Simulation-Based 3D Concrete Printing Toolpath Optimization Considering Concrete Rheology and Supporting Activities
摘要
The construction industry is undergoing a significant transformation with the emergence of 3D concrete printing (3DCP), a technology that has the potential to revolutionize the construction process. Additive manufacturing (AM), specifically 3D concrete printing, offers the advantages of enhanced customization, reduced waste, and accelerated construction timelines. One crucial aspect of 3D concrete printing is toolpath planning, which involves determining the optimal route for the printer's extruder nozzle. However, despite the advancements in 3DCP, the process is not entirely automated, as labor is still required for supporting activities. Examples of supporting activities include the installation of temporary formwork for openings, overhangs, or MEP ducts and fixtures. These additional tasks can lead to multiple interruptions affecting the quality and productivity of the printing process. While existing literature on 3DCP primarily focuses on material properties and concrete rheology, there is a lack of research on the impact of supporting activities and resource limitations on the manufacturing of 3D printed concrete buildings.

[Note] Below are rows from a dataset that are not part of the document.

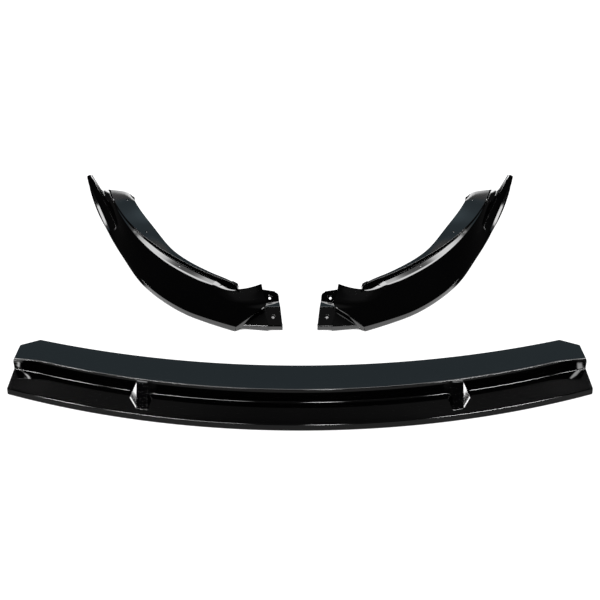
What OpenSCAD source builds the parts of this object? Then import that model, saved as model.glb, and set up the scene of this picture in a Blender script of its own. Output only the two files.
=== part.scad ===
// Front splitter lip in three moulded sections, laid out as a kit on the floor.
// The centre section lies in front with its leading edge towards -Y.
// The left and right sections stand behind it, mirror images of each other.
// Each section is one thin moulded wall: a band, a sloping blade and a rear plate or flange.

/* [Moulding] */
// Thickness of the moulded wall
wall = 3; // [2.5:0.5:4]
// Depth of the flange that turns in under the leading edge
return_d = 16; // [10:1:24]

/* [Centre section] */
// Width across the leading edge
centre_w = 1160; // [1040:10:1280]
// Height of the top plate above the floor
plate_h = 58; // [50:1:70]
// Depth of the top plate on the centre line
plate_d = 78; // [60:1:110]
// Height of the leading edge band
band_h = 14; // [8:1:18]
// Depth of the sloping blade on the centre line
blade_run = 53; // [40:1:70]
// Height of the blade where it meets the riser
blade_h = 27; // [20:1:34]
// Plan radius of the leading edge
front_r = 1545; // [1300:5:2200]
// Plan radius of the riser and of the plate's front edge
foot_r = 1500; // [1300:5:2200]
// Plan radius of the rear edge
rear_r = 1660; // [1400:5:2400]
// How far the plate's front edge swings forward at each end
brow_d = 19; // [0:1:22]
// Chamfer along the plate's front edge
edge_chamfer = 2; // [1:0.5:3]

/* [Gusset pads] */
// Distance between the two pads
pad_pitch = 617; // [400:10:800]
// Width of a pad's ridge
pad_w = 21; // [12:1:40]
// Spread of a pad's sides where they meet the riser foot
pad_flare = 10; // [3:1:14]

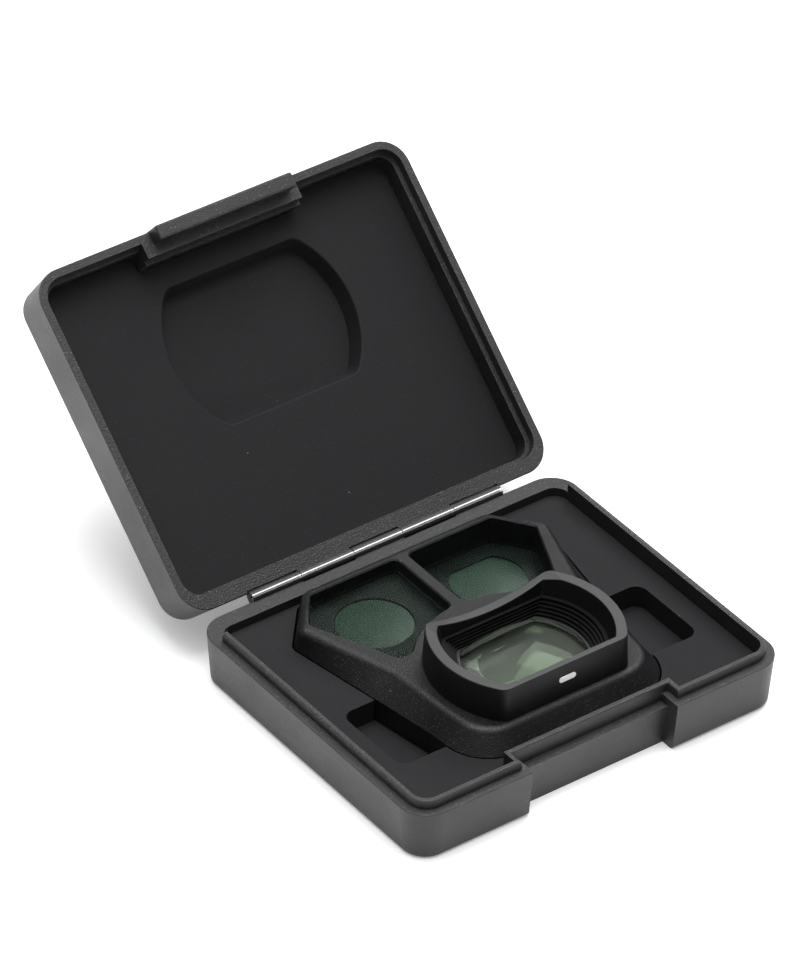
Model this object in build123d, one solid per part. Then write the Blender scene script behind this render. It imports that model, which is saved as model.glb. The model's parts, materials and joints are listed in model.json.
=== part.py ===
from build123d import *
import os
from math import cos, radians, sin

# ---------------------------------------------------------------- driving dimensions (mm)
# The origin is the middle of the case's underside. X runs along the hinge, Y from front to back.
case_width = 76.0
case_depth = 62.7
corner_radius = 5.2
wall_draft = 4.5
base_height = 9.7
lid_height = 9.9
floor_thickness = 1.6
lid_top_thickness = 0.7
edge_round = 1.0

lip_inset = 1.6
lip_thickness = 0.9
lip_height = 1.65
lip_end_y = 25.5
lip_round = 0.35
brink_round = 0.2
rebate_gap = 0.15
rebate_depth = 1.85
rim_gap = 0.04
lid_wall = 2.3
back_wall = 3.2

notch_half = 14.9
notch_depth = 2.7
shelf_depth = 4.4
notch_draft = 6.0
cheek = 1.2
lid_cheek = 1.0
tab_wall = 0.6
rebate_back = 2.6
tab_half = 14.1
tab_shift = 0.3
tab_drop = 3.0
tab_rise = 2.6
tab_depth = 2.45
tab_proud = 0.2
tab_round = 0.4

hinge_setback = 0.75
hinge_rise = 0.2
barrel_radius = 1.05
relief_radius = 1.35
pin_radius = 0.5
pin_bore = 0.55
pin_half = 25.6
open_angle = 138.4
sight_slot = 0.34
sight_angle = 136.5
base_knuckles = [(-26.0, -16.0), (-5.0, 5.0), (16.0, 26.0)]
lid_knuckles = [(-15.85, -5.15), (5.15, 15.85)]
knuckle_gap = 0.15
heel_reach = 0.9
heel_length = 0.8
heel_thickness = 0.4
heel_angle = 123.7
gusset_depth = 2.8
rim_clear = 0.3
gusset_back = 0.4
gusset_inset = 1.0
gusset_angle = 30.0

tray_floor = 8.1
recess_floor = 3.6
recess_gap = 0.35
liner_gap = 0.1
pocket_floor = 3.8
pocket_half_x = 30.9
pocket_shift = 0.3
pocket_front_y = -16.4
pocket_back_y = 0.1
pocket_radius = 2.2
liner_face = 5.3
pocket_clearance = 0.25
lid_pocket_low = (17.55, 11.6)
lid_pocket_rim = (18.4, 12.8)
lid_pocket_shift = (0.7, 0.15)
lid_pocket_corner = 2.6
liner_edge = 0.3

adapter_top = 11.9
axis_y = -9.3
waist_round = 12.0
shoulder_round = 1.6
foot_corner = 8.4
top_corner = 6.0
back_corner = 2.2
hood_top = 18.3
hood_radius = 16.65
hood_flat = 11.1
hood_dip = 2.2
hood_brink = 0.2
hood_inner_radius = 14.75
hood_inner_flat = 9.9
throat_radius = 13.9
throat_flat = 9.3
throat_z = 15.0
spigot_radius = 13.9
spigot_flat = 10.2
spigot_z = 6.4
seal_thickness = 0.8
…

To address this gap, this paper introduces a novel optimization heuristic algorithm for the toolpath planning and task scheduling of the 3D concrete printing process, along with a BIM-based data extraction and slicing algorithm. The simulation model considers an XYZ gantry printer system and incorporates the influence of supporting activities and human resource requirements. Furthermore, variations in material composition are accounted for by integrating the rheological properties of the 3D printing concrete. A parameter variation study is conducted to measure the effect of the process parameters on the volumetric production rate.